'Ms. Smith': more hype than highlights

TELEVISION PREVIEW

April 27, 1993|By David Zurawik | David Zurawik,Television Critic

"Ms. Smith Goes to Washington" is feel-good TV reporting. It makes you feel real good while you're watching it. But after it's over, you realize that you weren't given one solid fact or conclusion to base those feelings on. It's all in the editing.

"Ms. Smith," which airs at 10 tonight on the Lifetime cable channel, is being billed as a "documentary highlighting the first 100 days of the newly elected women of Capitol Hill." Linda Ellerbee, who produced the report and serves as on-air correspondent, also sells the show that way at the start.

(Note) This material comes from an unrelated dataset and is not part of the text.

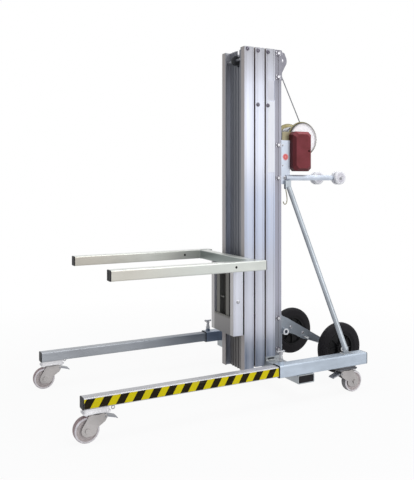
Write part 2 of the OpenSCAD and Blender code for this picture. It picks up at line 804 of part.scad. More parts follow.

The promised scope of "Ms. Smith" is the first bit of hype. There are 28 new women in Congress: 24 new members of the House of Representatives and four new members of the Senate. Only four of them are highlighted in the report. Furthermore, of those four, only two are really featured. And of those two, only one is profiled at any length.

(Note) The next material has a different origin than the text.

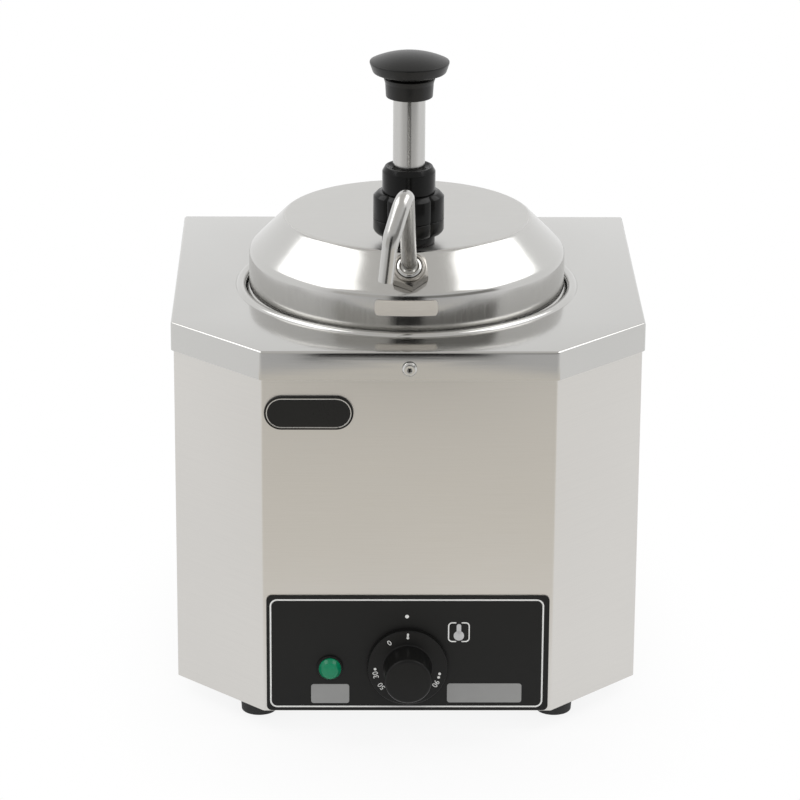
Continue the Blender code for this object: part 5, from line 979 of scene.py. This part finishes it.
class WARMER_OT_front(bpy.types.Operator):
    """Control panel with its print, the bare badge, and the pilot lamp"""
    bl_idname = "warmer.front"
    bl_label = "Front panel, badge and lamp"

    def execute(self, context):
        face = PANEL_LOW.y
        panel = block("printed_control_panel", PANEL_LOW, PANEL_HIGH, 3 * MM, 0.15 * MM)
        drill_at(panel, ("thermostat_shaft",), SHAFT_HOLE, face, sides=48)
        drill_at(panel, ("pilot_lamp_lens",), LAMP_HOLE, face, sides=48)
        fit(panel, "panel", "body", "control_panel")
        self.frame_line("panel_border_print", mm(-78.6, 77.4, 14.6, 81.4), face, 0.9 * MM, 4.2 * MM)
        ink_dot("panel_mark_dot_0", Vector((-0.5 * MM, face, 70.8 * MM)), 1.1 * MM)
        for name, edges in (("label_plate_left", mm(-55.1, -33.3, 17.2, 29)),
                            ("label_plate_right", mm(22.7, 65.3, 17.6, 29.4))):
            fit(plate(name, edges, face, 0.12 * MM, 0.05 * MM, 1.6 * MM), "label", "body")
        self.thermometer(face)
        self.badge()
        self.lamp()
        return {"FINISHED"}

    def frame_line(self, name, edges, face, width, corner, finish="print"):
        """Rounded frame of thin ink: an outer plate with a smaller one cut from it."""
        left, right, low, high = edges
        ring = plate(name, edges, face, INK, INK / 2, corner)
        hole = (left + width, right - width, low + width, high - width)
        cut_with(ring, plate(name + "_hole", hole, face, MM, MM, corner - width))
        return fit(ring, finish, "body")

    def thermometer(self, face):
        """Plain thermometer sign inside a broken frame."""
        ring = self.frame_line("thermometer_frame", mm(22.9, 35.3, 55.1, 67.3), face, 0.7 * MM, 2.4 * MM)
        cut_with(ring, plate("thermometer_gap", mm(27.6, 30.6, 50, 70), face, MM, MM))
        ink_dot("thermometer_bulb_0", Vector((29.1 * MM, face, 59 * MM)), 3 * MM, "label_light")
        fit(plate("thermometer_stem", mm(27.8, 30.4, 60, 66.2), face, INK, INK_SINK, 1.25 * MM),
            "label_light", "body")

    def badge(self):
        """Bare stadium badge with a silver inset line."""
        low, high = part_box("front_badge")
        inset, width, half = 1.1 * MM, 0.55 * MM, (high.z - low.z) / 2 - 0.01 * MM
        badge = block("bare_front_badge", low, high, half, 0.2 * MM, 20)
        fit(badge, "badge", "body", "front_badge")
        edges = (low.x + inset, high.x - inset, low.z + inset, high.z - inset)
        self.frame_line("badge_inset_line", edges, low.y, width, half - inset, "silver_line")

    def lamp(self):
        """Lamp body with its bezel, and the tapered green lens."""
        place = middle("pilot_lamp_lens")
        place.y = PANEL_LOW.y - 0.3 * MM
        outline = mm((4.8, -6.6), (4.8, 1.4, 0.2), (7.4, 1.4, 0.7), (7.4, 0), (5.8, 0), (5.8, -20, 0.5),
                     (0, -20), (0, -6.6))
        fit(turned("pilot_lamp_bezel", outline, place, 64, True, FRONT), "plastic", "body", "pilot_lamp_body")
        outline = mm((0, 6.3), (2.4, 6.1), (4.6, 5.3, 1.6), (6.4, 2.7, 0.9), (6.4, 1.7), (4.5, 1.7),
                     (4.5, -6.3), (0, -6.3))
        fit(turned("green_pilot_lens", outline, place, 64, axis=FRONT), "lens", "body", "pilot_lamp_lens")


class WARMER_OT_dial(bpy.types.Operator):
    """Thermostat dial: skirt with plain numbers and marks, and its grip"""
    bl_idname = "warmer.dial"
    bl_label = "Dial"

    def execute(self, context):
        centre = middle("thermostat_shaft")
        centre.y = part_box("dial_knob")[1].y
        skirt, grip, height, thick, ring = 22.8, 13.9, 23.8, 3.8, 18.6 * MM
        outline = mm((0, height), (grip - 0.5, height, 1.8), (grip, thick, 0.7), (skirt, thick, 0.8),
                     (skirt, 0, 0.2), (18.5, 0), (18.5, 2.2), (5.6, 2.2), (5.6, 0), (3.3, 0), (3.3, 15),
                     (0, 15))
        fit(turned("thermostat_dial", outline, centre, axis=FRONT), "plastic", "dial", "dial_knob")
        face = centre + FRONT * thick * MM

        def on_ring(degrees):
            """Place on the skirt's ring of marks, at an angle clockwise from the top."""
            angle = math.radians(degrees)
            return face + (RIGHT * math.sin(angle) + UP * math.cos(angle)) * ring
        for word, degrees in (("0", -34), ("30", -103), ("50", -127), ("90", 121)):
            spot = on_ring(degrees) + FRONT * INK_SINK
            number = printed("dial_number_" + word, word, 4.4 * MM, spot, math.radians(degrees))
            fit(number, "print", "dial", slot="black_plastic")
        edges = (centre.x - 0.55 * MM, centre.x + 0.55 * MM, centre.z + 19 * MM, centre.z + 21.4 * MM)
        fit(plate("dial_zero_bar", edges, face.y, INK, INK_SINK, 0.5 * MM),
            "print", "dial", slot="black_plastic")
        for i, degrees in enumerate((0, -155, -92, 145, 101, 108)):
            ink_dot(f"dial_mark_{i}", on_ring(degrees), 0.8 * MM, "print", "dial", "black_plastic", 20)
        return {"FINISHED"}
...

And then there's the matter of the one new member Ellerbee chose to profile: Marjorie Margolies-Mezvinsky, a former TV reporter elected to the House from a district in southeastern Pennsylvania.

Perhaps it was a matter of access. It appears that Congresswoman Margolies-Mezvinsky made herself too accessible to resist, right down to providing home video of herself on Inauguration Day that was shot by a family member.

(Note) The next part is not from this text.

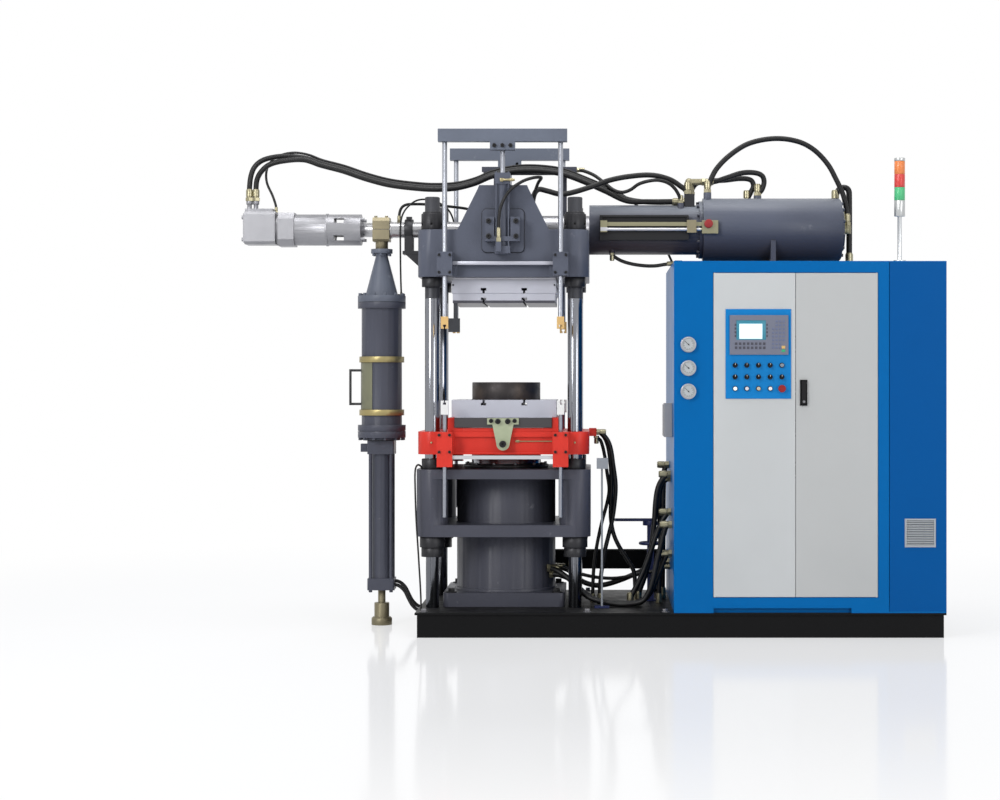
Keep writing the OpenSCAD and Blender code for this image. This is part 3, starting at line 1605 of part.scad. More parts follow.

After the first 10 minutes or so, "Ms. Smith" becomes a virtual campaign commercial for Ms. Margolies-Mezvinsky. She's all over the rest of the report, and there is not one shot in which the former newscaster does not seem to be aware of the camera and playing to it. The segment that portrays the freshman Democrat as running non-stop from one meeting to another, 12 hours a day, without time even to eat lunch is the stuff of image consultants' dreams, not TV journalism.

Finally, there's the matter of the artificial 100 days, which mighthave been of value in measuring a presidency in the 1930s but is meaningless in terms of new members of Congress in 1993. The best Ellerbee can tell viewers at the end of the hour is that "it's going to be interesting" to see how these women do in the future.

The arrival of these women in Congress is more than interesting. Culturally, it's an enormous story. Unfortunately, Ellerbee and Lifetime missed that one. Instead, what they mainly give us is a campaign ad for a congresswoman from Pennsylvania.